Again we must ask ourselves as teachers: “What do we want our students to walk away with from our class?” What are the students goals? Do we want them to be language learners or language acquirers? or both? And how do we accomplish our goals as teachers to help our students and how do we help our students achieve their goals?
Comment by Dr. Rings:
PJ,
Reflection #7.
Excellent points: I tend to agree with that because in my ESL teaching experience, I had met many Korean students who knew the grammar rules backward and foreword but could not speak well or fluently at all.
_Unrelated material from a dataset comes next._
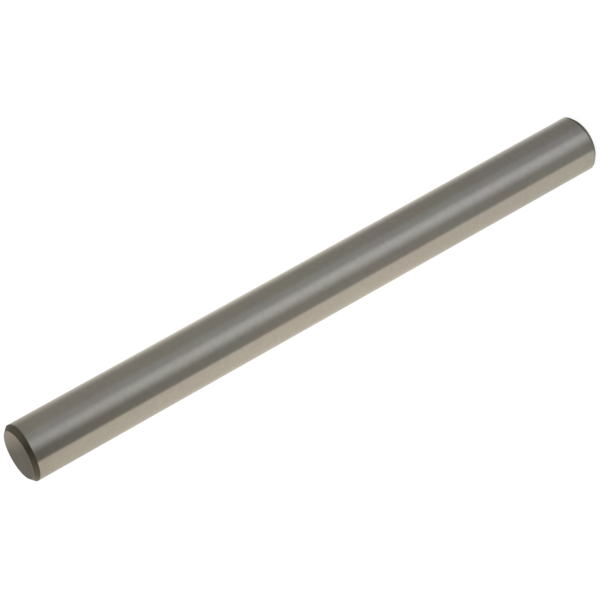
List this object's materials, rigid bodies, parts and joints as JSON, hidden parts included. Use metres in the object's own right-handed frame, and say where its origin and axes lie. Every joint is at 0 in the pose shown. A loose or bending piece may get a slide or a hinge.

Yes, it takes something different/more for students to actually internalize accurate morphology, syntax, etc.:
I feel that teaching grammar helps the student recognize the gap between their speech and the target language, but I have also seen that even when they notice their errors, they don’t always change to meet the target language.
Wonderful metaphor – I’ve never heard this one before:
Another one of my professors in the TESOL program made an excellent analogy. He said, “You don’t have to be a mechanic to be able to drive a car.” He was referring to the fact that you don’t have to know all the ins and outs of the grammar of a language to be able to speak that language. When people learn their first language they are not taught the grammar, parts of speech, and verb conjugations before they can actually use the language.
My goodness, you know I agree with this. In my – now – 30 plus years of teaching languages, I have always reminded myself of the “questions that won’t go away.” I think they keep us on track, keep us changing and growing as educators – that growth only ends when we quit teaching, and we never quit teaching someone. I think these questions can keep us humble, too, and humility will go a long way to balance our egos which – at least in this and other cultures – want to be on top, to be applauded, etc.:
Again we must ask ourselves as teachers: “What do we want our students to walk away with from our class?” What are the students goals? Do we want them to be language learners or language acquirers? or both? And how do we accomplish our goals as teachers to help our students and how do we help our students achieve their goals?